### Instruction
Using the material below, print the line that contains "const sculpture = new THREE.Group();", the line that contains "BASE = (0, 20, 0)", and every line in between, exactly and nothing else.

### Stored data
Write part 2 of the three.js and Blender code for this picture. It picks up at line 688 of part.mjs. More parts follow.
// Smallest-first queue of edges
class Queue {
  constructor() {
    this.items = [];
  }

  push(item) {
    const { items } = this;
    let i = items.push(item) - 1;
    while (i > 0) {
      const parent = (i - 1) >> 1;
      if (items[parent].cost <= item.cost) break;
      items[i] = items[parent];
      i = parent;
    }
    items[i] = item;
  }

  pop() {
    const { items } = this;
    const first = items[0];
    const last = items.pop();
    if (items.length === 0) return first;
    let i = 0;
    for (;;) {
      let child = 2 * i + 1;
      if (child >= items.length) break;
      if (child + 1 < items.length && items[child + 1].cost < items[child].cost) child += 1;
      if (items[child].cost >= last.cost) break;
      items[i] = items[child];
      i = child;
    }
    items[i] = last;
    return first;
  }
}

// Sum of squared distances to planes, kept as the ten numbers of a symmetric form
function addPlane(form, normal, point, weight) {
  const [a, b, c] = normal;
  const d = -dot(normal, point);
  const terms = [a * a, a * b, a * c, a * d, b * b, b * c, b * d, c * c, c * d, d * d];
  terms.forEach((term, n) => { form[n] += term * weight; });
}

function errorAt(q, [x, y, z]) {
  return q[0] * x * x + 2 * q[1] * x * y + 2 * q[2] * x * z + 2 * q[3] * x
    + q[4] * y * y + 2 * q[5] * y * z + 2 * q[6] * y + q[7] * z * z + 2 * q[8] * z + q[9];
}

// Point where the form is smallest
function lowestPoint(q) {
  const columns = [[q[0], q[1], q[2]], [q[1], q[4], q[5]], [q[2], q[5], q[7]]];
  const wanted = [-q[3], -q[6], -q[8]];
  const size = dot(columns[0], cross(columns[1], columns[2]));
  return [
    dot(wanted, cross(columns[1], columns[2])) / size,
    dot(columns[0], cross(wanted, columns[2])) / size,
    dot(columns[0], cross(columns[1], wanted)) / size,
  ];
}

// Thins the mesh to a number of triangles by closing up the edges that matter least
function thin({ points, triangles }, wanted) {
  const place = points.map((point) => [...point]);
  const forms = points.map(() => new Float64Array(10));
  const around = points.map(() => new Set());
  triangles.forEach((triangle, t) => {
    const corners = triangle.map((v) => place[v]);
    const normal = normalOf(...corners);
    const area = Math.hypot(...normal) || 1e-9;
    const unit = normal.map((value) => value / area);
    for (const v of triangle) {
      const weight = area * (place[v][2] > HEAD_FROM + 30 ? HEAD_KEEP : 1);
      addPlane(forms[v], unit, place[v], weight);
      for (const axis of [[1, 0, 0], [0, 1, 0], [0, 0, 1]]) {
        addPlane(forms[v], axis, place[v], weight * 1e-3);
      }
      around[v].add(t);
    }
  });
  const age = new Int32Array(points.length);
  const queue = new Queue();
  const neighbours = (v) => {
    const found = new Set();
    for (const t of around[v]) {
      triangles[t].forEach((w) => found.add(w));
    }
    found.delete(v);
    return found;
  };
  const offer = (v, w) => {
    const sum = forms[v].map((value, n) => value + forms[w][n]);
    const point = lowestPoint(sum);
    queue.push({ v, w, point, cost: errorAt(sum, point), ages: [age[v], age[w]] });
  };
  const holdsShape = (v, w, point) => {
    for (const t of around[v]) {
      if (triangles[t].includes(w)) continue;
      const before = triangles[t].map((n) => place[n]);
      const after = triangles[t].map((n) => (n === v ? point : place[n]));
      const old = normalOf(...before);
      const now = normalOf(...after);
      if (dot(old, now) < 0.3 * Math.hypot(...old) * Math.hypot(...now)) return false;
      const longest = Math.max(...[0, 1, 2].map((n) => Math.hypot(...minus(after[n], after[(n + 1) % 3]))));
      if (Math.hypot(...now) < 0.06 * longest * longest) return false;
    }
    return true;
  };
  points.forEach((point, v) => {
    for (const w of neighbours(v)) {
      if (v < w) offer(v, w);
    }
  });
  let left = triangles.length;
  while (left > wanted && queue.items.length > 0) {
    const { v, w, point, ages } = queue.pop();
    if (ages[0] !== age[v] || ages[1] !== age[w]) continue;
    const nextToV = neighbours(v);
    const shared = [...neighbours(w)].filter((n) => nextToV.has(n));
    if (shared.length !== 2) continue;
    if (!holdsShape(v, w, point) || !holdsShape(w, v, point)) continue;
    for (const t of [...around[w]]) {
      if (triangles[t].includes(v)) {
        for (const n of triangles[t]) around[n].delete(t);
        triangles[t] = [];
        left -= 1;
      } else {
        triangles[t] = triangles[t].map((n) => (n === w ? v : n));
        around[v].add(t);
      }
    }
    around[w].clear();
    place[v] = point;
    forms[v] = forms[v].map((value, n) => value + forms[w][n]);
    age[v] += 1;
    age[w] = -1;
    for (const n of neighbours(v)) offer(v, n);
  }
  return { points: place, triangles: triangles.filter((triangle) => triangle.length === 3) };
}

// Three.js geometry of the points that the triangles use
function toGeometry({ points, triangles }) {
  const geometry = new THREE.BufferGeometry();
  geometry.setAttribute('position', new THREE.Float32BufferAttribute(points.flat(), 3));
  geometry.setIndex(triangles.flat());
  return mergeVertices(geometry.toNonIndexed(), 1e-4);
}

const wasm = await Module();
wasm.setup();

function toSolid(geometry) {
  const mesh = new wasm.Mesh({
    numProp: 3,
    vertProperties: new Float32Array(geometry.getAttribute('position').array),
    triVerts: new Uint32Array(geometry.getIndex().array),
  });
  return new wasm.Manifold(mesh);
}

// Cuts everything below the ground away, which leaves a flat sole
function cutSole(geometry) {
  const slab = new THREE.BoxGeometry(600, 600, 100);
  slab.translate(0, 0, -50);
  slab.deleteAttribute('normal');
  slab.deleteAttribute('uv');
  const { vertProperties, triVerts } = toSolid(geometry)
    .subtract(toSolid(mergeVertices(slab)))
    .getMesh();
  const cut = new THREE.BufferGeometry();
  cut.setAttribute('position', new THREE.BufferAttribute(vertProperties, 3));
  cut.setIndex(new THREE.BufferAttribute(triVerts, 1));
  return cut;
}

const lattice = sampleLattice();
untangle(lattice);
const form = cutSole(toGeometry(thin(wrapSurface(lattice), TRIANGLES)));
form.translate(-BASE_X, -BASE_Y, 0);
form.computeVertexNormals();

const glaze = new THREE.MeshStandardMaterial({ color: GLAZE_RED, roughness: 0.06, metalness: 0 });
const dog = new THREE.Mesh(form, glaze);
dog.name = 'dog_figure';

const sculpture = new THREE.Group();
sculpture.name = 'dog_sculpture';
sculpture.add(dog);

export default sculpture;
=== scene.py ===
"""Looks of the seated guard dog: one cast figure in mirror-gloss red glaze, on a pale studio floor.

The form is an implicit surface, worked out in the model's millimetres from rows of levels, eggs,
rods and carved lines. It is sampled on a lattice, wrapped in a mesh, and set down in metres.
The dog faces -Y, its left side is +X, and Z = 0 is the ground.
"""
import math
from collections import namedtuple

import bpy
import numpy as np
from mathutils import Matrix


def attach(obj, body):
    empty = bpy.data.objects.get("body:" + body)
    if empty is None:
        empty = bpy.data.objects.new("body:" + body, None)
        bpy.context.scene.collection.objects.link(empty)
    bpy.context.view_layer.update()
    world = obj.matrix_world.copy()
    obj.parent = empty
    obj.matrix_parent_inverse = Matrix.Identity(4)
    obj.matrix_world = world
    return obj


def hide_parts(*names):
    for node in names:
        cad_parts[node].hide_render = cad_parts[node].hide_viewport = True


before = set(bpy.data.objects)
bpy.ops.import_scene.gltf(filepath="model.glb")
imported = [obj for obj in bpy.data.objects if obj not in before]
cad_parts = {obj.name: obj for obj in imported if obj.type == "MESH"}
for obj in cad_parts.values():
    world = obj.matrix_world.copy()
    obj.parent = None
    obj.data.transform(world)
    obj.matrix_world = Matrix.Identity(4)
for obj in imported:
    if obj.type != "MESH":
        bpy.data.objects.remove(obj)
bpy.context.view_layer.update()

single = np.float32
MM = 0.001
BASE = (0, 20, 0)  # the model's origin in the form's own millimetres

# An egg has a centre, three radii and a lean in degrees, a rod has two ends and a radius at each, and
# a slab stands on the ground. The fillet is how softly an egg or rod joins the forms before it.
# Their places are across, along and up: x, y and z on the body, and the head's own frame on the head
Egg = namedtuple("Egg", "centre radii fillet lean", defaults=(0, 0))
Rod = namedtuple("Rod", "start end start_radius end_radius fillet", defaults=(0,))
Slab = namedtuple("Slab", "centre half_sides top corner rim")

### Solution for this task
const sculpture = new THREE.Group();
sculpture.name = 'dog_sculpture';
sculpture.add(dog);

export default sculpture;
=== scene.py ===
"""Looks of the seated guard dog: one cast figure in mirror-gloss red glaze, on a pale studio floor.

The form is an implicit surface, worked out in the model's millimetres from rows of levels, eggs,
rods and carved lines. It is sampled on a lattice, wrapped in a mesh, and set down in metres.
The dog faces -Y, its left side is +X, and Z = 0 is the ground.
"""
import math
from collections import namedtuple

import bpy
import numpy as np
from mathutils import Matrix


def attach(obj, body):
    empty = bpy.data.objects.get("body:" + body)
    if empty is None:
        empty = bpy.data.objects.new("body:" + body, None)
        bpy.context.scene.collection.objects.link(empty)
    bpy.context.view_layer.update()
    world = obj.matrix_world.copy()
    obj.parent = empty
    obj.matrix_parent_inverse = Matrix.Identity(4)
    obj.matrix_world = world
    return obj


def hide_parts(*names):
    for node in names:
        cad_parts[node].hide_render = cad_parts[node].hide_viewport = True


before = set(bpy.data.objects)
bpy.ops.import_scene.gltf(filepath="model.glb")
imported = [obj for obj in bpy.data.objects if obj not in before]
cad_parts = {obj.name: obj for obj in imported if obj.type == "MESH"}
for obj in cad_parts.values():
    world = obj.matrix_world.copy()
    obj.parent = None
    obj.data.transform(world)
    obj.matrix_world = Matrix.Identity(4)
for obj in imported:
    if obj.type != "MESH":
        bpy.data.objects.remove(obj)
bpy.context.view_layer.update()

single = np.float32
MM = 0.001
BASE = (0, 20, 0)  # the model's origin in the form's own millimetres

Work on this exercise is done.